The same strength she possess to bail hay, she extends to her faith. The same desire for beauty that causes her soul to long seeps out of her pores and onto all who come near. Those sort of qualities rarely find their satisfaction in the conformation that is required of sky-scrapers and traffic lights, but rather in a world that she can fight to tame much the same way she tames a horse. Passion restrained, only by need.

I envy her, her place in the world. Her easy maneuverability, grace and confidence. I still struggle to discover my own, but her life gives me hope. Her ability to be undefined or constrained, while still charming the pants off anyone that meets her is a thing of mind-boggling proportions. Thank God she never went into politics... on the other-side.

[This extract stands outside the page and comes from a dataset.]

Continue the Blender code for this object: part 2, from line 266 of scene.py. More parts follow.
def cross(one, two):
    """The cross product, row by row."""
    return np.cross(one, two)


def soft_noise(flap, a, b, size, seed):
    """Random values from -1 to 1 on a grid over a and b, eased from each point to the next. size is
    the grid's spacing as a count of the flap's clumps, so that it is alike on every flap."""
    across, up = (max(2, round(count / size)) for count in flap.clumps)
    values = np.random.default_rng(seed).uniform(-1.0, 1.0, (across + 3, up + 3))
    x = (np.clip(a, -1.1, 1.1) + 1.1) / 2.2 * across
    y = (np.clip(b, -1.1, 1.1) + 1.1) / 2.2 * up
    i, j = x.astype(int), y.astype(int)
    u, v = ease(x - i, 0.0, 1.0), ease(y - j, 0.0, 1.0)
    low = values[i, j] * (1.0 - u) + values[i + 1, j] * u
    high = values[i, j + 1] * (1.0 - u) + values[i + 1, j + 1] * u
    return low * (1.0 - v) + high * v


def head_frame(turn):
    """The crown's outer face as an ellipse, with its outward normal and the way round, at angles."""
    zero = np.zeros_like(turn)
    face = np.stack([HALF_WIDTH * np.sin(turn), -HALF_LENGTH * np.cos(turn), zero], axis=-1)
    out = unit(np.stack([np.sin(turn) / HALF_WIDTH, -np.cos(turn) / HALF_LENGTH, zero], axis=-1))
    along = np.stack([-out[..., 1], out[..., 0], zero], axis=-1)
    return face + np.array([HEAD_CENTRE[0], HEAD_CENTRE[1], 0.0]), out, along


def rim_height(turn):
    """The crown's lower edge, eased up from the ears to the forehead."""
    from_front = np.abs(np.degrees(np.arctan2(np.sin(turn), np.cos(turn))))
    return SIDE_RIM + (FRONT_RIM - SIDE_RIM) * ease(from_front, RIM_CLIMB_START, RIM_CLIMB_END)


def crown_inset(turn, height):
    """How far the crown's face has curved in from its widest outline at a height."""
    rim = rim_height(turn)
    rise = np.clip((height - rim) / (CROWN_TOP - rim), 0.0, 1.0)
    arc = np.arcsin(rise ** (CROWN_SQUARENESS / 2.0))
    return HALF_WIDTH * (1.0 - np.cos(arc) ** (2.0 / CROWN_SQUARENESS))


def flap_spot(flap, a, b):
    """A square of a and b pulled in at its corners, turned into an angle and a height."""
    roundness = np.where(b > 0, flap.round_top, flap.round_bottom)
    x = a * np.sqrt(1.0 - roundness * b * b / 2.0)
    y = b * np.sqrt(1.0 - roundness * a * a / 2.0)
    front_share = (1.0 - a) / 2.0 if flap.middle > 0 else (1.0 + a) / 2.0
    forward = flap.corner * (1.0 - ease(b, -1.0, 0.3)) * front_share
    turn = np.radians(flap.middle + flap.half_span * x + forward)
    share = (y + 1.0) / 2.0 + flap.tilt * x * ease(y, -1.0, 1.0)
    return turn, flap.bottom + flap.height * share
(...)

Happy birthday sister. I can't tell you how proud I am to call you my older sister. You still hold the same majesty to me you did when we were kids. I still want to be your best friend and do all the things you do. I still want your approval and desire your pride. You have forever made me who I am, for better or worse and I hope that makes you proud. No diamond in the rough, you are a polished stone, presented to the world as a true treasure. Never hide yourself, but always know how naturally and easily you carry your true heart on your sleeve. It's a site to behold and am I truly honored I have a front row privileged seat as your sister. I adore you so much. I'd give you my candy-bar any day all over again.